Power. Kenosis. Trust.

(I wonder if our actor-Poe had ever performed for an “audience” like this one before?) (Would it be completely inappropriate for me to think of him as our “faux-Poe”?)

Speaking of time looping back around–the very first text I can recall setting as a very young composer, probably in middle school or possibly high school, was Edgar Allen Poe’s “The Bells.” As the poet kept his  own “time time time in a sort of Runic rhyme,” I could hear again the little melody I’d created back then, something I don’t think I’ve thought of in decades.

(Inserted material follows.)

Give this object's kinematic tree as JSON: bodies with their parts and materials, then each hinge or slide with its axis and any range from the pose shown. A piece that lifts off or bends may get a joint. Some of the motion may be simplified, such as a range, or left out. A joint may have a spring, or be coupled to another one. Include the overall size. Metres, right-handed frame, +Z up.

Best of all, today I got to spend a beautiful hour or so with a dear old friend, my first church music friend and partner in composition; we live far apart, and we generally only see each other at conventions now, but as I sat across from him and we looked at each other, it was as though in that moment we were the same young eager hopeful servants we were 28 or so years ago, and no time had passed at all.

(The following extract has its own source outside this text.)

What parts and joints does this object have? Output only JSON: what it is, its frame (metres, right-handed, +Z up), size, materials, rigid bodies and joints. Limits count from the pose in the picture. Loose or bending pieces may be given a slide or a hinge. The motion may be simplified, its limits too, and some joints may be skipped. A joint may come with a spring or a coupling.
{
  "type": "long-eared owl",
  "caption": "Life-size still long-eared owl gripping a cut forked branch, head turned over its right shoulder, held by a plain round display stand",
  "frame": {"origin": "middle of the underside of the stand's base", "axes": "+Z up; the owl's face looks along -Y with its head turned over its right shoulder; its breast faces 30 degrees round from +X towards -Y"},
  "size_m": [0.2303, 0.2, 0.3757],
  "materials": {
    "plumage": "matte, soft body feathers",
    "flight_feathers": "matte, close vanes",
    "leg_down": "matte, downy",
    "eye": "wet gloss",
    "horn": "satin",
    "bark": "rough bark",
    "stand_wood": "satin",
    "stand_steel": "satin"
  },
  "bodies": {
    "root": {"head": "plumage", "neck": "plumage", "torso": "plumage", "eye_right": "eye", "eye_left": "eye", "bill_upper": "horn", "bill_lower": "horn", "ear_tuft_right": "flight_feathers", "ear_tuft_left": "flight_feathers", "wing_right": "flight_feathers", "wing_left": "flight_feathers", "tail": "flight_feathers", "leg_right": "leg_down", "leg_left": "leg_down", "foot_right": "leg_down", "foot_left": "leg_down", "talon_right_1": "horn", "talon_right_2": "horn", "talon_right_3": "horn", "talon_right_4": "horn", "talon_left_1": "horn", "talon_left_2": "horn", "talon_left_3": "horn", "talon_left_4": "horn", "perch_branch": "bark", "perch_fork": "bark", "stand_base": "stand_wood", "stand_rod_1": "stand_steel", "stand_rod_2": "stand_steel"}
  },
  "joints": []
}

Not all of my posts will be half this thoughtful and reflective, I promise; something in the air at NPM I guess. 🙂 I swear when I started I was just going to talk about some of the wonderful things I’ve witnessed and been able to be part of. But this is where I am today.

Michael Silhavy closed the Poe presentation with a wonderful quote from St. Augustine, and I’ll close here with it as well; it’s one of my favorites:

So, then, let us sing now, not in order to enjoy a life of leisure, but in order to lighten our labors. You should sing as wayfarers do — sing, but continue your journey. Do not be lazy, but sing to make your journey more enjoyable. Sing, but keep going. What do I mean by keep going? Keep on making progress. If you make progress, you will be continuing your journey, but be sure that your progress is in virtue, true faith, and right living.

Sing then — but keep going.

And…let the people of God sing Amen!